The following distinguish a partnership from other types of entities

a. A partnership is owned by two or more individuals


b. A partnership created by agreement between partners
c. A partnership formed for a business undertaking that is normally for continuing nature

Characteristic of a partnership

1. Ease of formation – formation requires less formality


2. Separate legal entity – has a juridical personality separate and distinct from the partners
3. Mutual agency – Partners are agents of the partnership
4. Co-ownership of property – each partner is a co-owner of the properties invested in the
partnership and each has an equal right with his partners to possess specific partnership
5. Co-ownership of profits – each partner is entitled to his share in the partnership profit
6. Limited life – A partnership is easily dissolved
a. Express will of partner
b. Termination of a definite term stipulated in the contract
c. Event which make it unlawful to carry out the partnership
d. When a specific thing which a partner promised to contribute perished before the delivery
e.

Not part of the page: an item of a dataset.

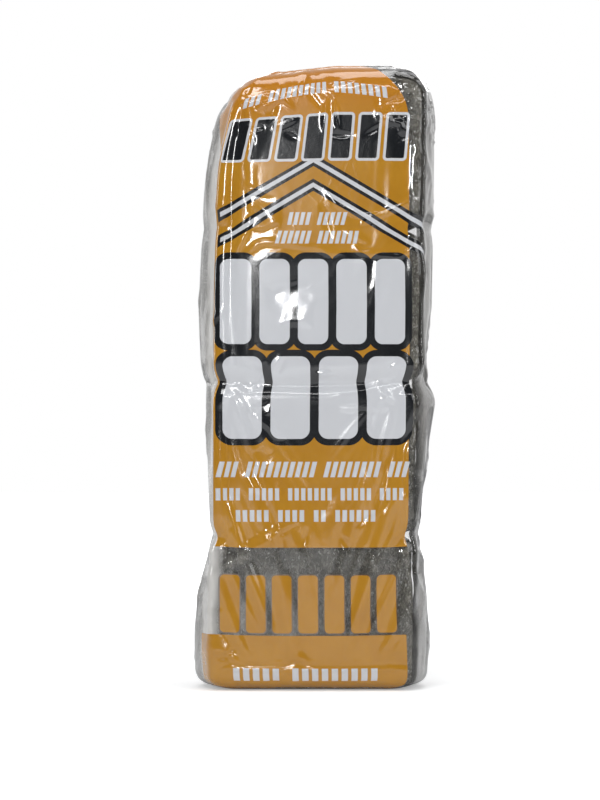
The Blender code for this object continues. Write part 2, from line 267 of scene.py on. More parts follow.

Expulsion, death, insolvency or civil interdiction of partner
7. Transfer of ownership – transfer of ownership requires the approval of the remaining partners
8. Unlimited liability – Each partner, including industrial ones, may be held personally liable for
partnership debt after all partnership assets have been exhausted.
- General partnership – all partners are individually liable
- Limited partnership – partnership which at least one partner is personally liable

FORMATION

- ORAL OR WRITTEN

Articles 1771 and 1772 of the Philippine civil code requires that a partnership agreement must be made
in a PUBLIC INSTRUMENT and record with the securities and exchange commission when:
a. Immovable property or real rights are contributed to the partnership
b. tha partnership has a capital of 3000 and more

The term “appraisal” as used in the civil code suggests valuation of capital contributions at FAIR VALUE

PFRS2 Share based payments that equity instruments issued for non-cash items should be valued at
FAIRVALUE

ALL ASSETS contributed to (and related liabilities assumed by) the partnership are initially measured at
FAIR VALUE

- Equity instrument – any contract that evidences residual interest in the assets of any entity after
deducting all of its liabilities
- Fair value – Price that would be received to sell an asset+
CHAPTER 2 PARTNERSHIP OPERATIONS

Division of profits

- In accordance with their partnership agreement

Article 1797 if the Philippine civil code provides the following additional rules in the profit or loss sharing
of partners:

- If only the share of each partner in the profits has been agreed upon, the share of each in the
lossess shall be in the same proportion
- In the absence of stipulation, the share of each partner in the profits and lossess shall be in
proportion to what he may have contributed, but the industrial partner shall not be liable for the
losses. As for the profits, the industrial partner shall receive such share as may be just and
equitable under the circustances. If besides his services he has contributed capital, he shall also
receive a share in the profits in proportion to his capital

INDUSTRIAL PARTNER – One who contributes services rather than cash or other non-cash assets.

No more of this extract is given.